The Force that Made Poets: Selected Letters of Sri Aurobindo

Home » The Force that Made Poets: Selected Letters of Sri Aurobindo

Editor’s note:

Sri Aurobindo is also spoken of as a poet-maker. What does it mean?

We feature here selected correspondence between a few sadhaks and Sri Aurobindo regarding how his Force guided sadhaks in their poetic work. Some also discovered their latent poetic talents and poured out beautiful poetry, all because of the Yoga-shakti of the Master who also took great pains in correcting their poems.

For easier readability, we have added a few headings to organise the selections.

separator

Creative activity is a tonic to the vital and keeps it in good condition, and a strong and widening vital is helpful as a support to the practice of sadhana.

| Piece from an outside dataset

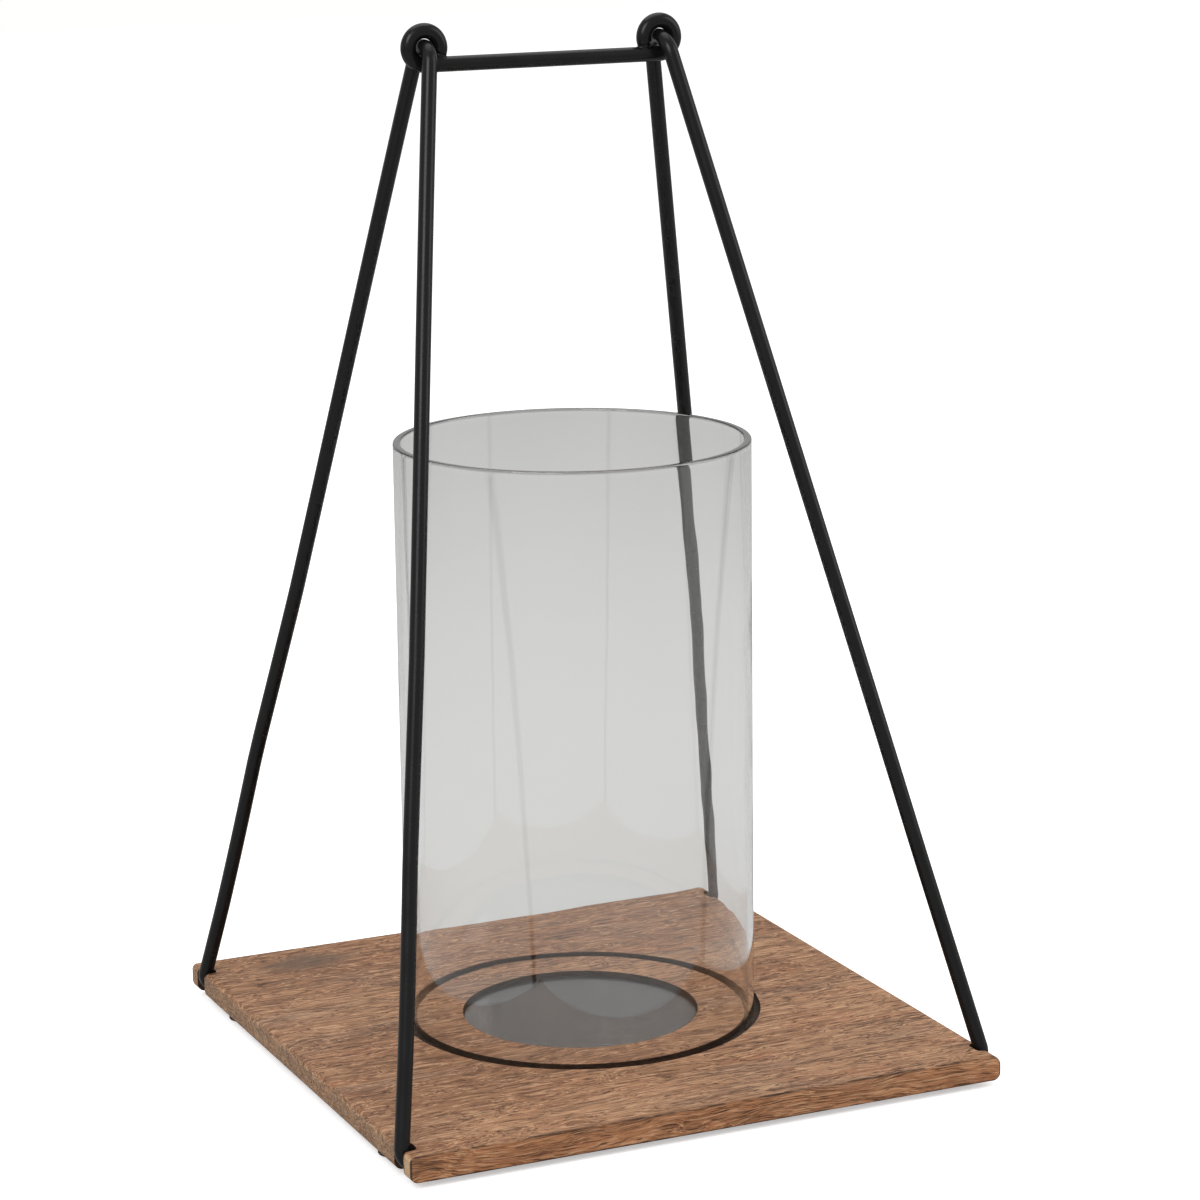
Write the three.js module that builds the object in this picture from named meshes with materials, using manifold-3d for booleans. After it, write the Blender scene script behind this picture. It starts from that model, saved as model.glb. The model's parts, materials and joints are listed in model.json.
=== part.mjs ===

There is no real incompatibility between the creative power and silence; for the real silence is something inward and it does not or at least need not cease when a strong activity or expression rises to the surface.

~ CWSA, Vol. 27, p. 590

Opening of the Channel and Receptivity

Disciple: When the current of inspiration comes to a stop, I think sometimes that perhaps you have forgotten me in your busy moments.

Sri Aurobindo: It does not depend on that at all. It depends on a certain state of receptivity—an opening of the channel between the inner plane where the inspiration comes and the outer through which it has to pass.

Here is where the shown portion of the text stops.